Her first lead is a sketch of a logo that a contact at the police identifies as the one used by Massive Dynamic. A company that would make money at all cost, never missing an opportunity to rip off the little guy and making profits off the ingenuity of others. There she meets Nina Sharp (Blair Brown) who tells her Peter is a con-man dabbling in anything from small scam to large scale industrial espionage. She leaves with a warning that Peter is a very dangerous man.

Rachel is killed. Turns out she was an actress and her name not Rachel - an adjustment Walter makes on Ella's insistence that he tells the story wrong because people who are really in love don't die. A notebook Olivia takes from the scene leads her to brilliant scientist Walter Bishop. The scientist who invented all the things that bring joy to the world like teddy bears, bubblegum, rainbows, hugs, and singing corpses had a bad heart, but it got replaced. But someone took the glass heart from him while he was sleeping and since Olivia is well known for her expertise in matters of the heart he hired an actress to get her to look for his lab assistant Peter who stole it. For the moment he manages to keep himself going, but time is getting short.

Soon Olivia is attacked with a laser scalpel that again leads her back to Massive Dynamic. Sharp denies the company's involvement and points Olivia in the direction of a group of men that call themselves Watchers. If they tell her to stay away from Peter she better listen. Olivia drives up to Nina's house at night and happens to overhear her talking to William Bell (Leonard Nimoy). Next thing she knows she awakens on a ship and Nina Sharp and a Watcher stuff her into a wooden coffin for disposal at sea. It floats long enough for Peter to rescue her. He knew she was looking for him and had followed her.

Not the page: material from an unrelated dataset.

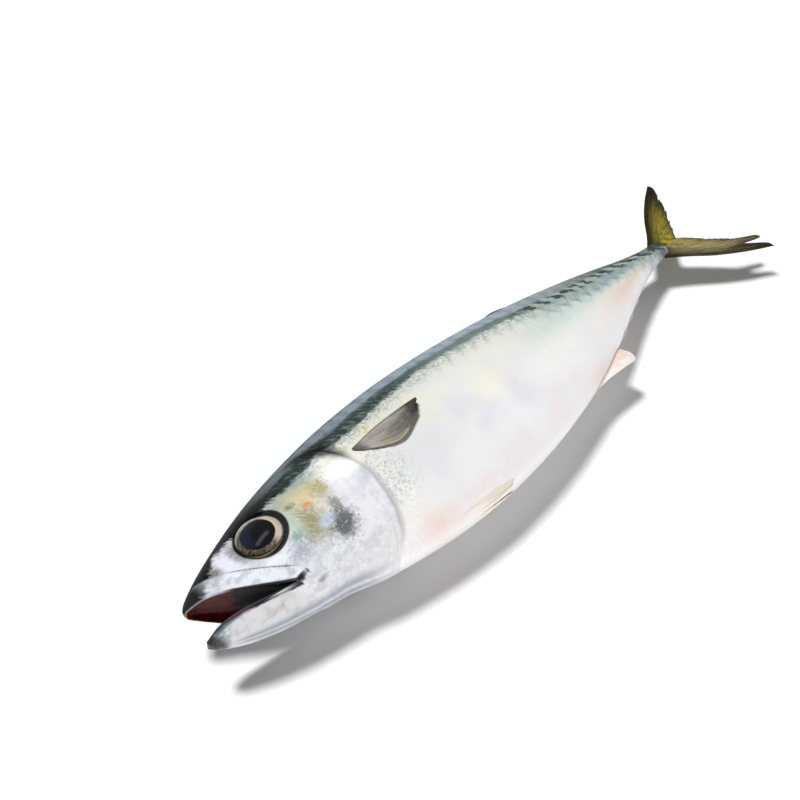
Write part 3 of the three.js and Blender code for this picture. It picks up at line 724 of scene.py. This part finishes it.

At his hideout Peter shows Olivia a map with 147 pins, each representing a child hurt by Walter Bishop. Walter invented many wondrous and wonderful things, Peter agrees, but he stole the ideas for them from the dreams of children and replaced them with nightmares. Olivia learns that the glass heart really is Peter's, that he was born with the condition, and, not knowing what Walter was capable of for the longest time, had even be willing to die for him, giving his heart to the man who's life he thought so much more valuable than his for bringing joy to the world.

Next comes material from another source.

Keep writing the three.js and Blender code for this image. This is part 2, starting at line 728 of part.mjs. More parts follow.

Just when Peter finishes his tale his place is ambushed by Watchers. Peter's heart is taken but Olivia manages to stabilize him with batteries she finds in a kitchen drawer. Together they confront Walter and take Peter's heart back, leaving the scientist to wither away, because some things cannot be forgiven.

Ella is not happy with the ending since all stories that start with "once upon a time" have to end with "happily ever after" and so she makes up one more to her liking. In it Walter gets a second chance to set things right. Peter forgives him and breaks his heart in two, sharing one half with Walter. Because his special heart is so magical, it works out for them. Together they make more goodness and lived happily ever after.

When Olivia returns Ella tells her uncle Walter isn't very good at telling stories because it was all sad, but, she beams, she fixed the ending for him. In real life Olivia didn't find a trace of Peter and the episode ends with an Observer expressing concern over the developments.


 

Review:

The episode was heralded as Fringe's foray into the world of musicals in the way of Buffy's famous "Once More With Feeling," which set the standard for all to follow. Did it measure up? No, but then in my opinion it didn't have to, touchingly offering a glimpse into Walter's mind and heart instead. On Buffy during the course of bright song and dance the characters revealed awful truths to each other. In Fringe we and the characters knew all along and no character dynamics were changed at the end, nor the the overall story arc pushed forward. "Brown Betty" was a fun ride and there was far less singing going on than anyone might have feared.

More detailed reviews at Serienjunkies.de, IGN, and Entertainment Weekly who wonder:

Sharp reminds Olivia that Peter’s a con man, not to be trusted. Of course, neither can she, as we see when Nina communicates with a William Bell on a big screen. (This looked like a CGI version of Leonard Nimoy, but his voice was either mimicked uncannily or Nimoy recorded these few lines, including, “We can finally be together again, my love.” That Nina, she really figures heavily in the emotions of everyone, doesn’t she?)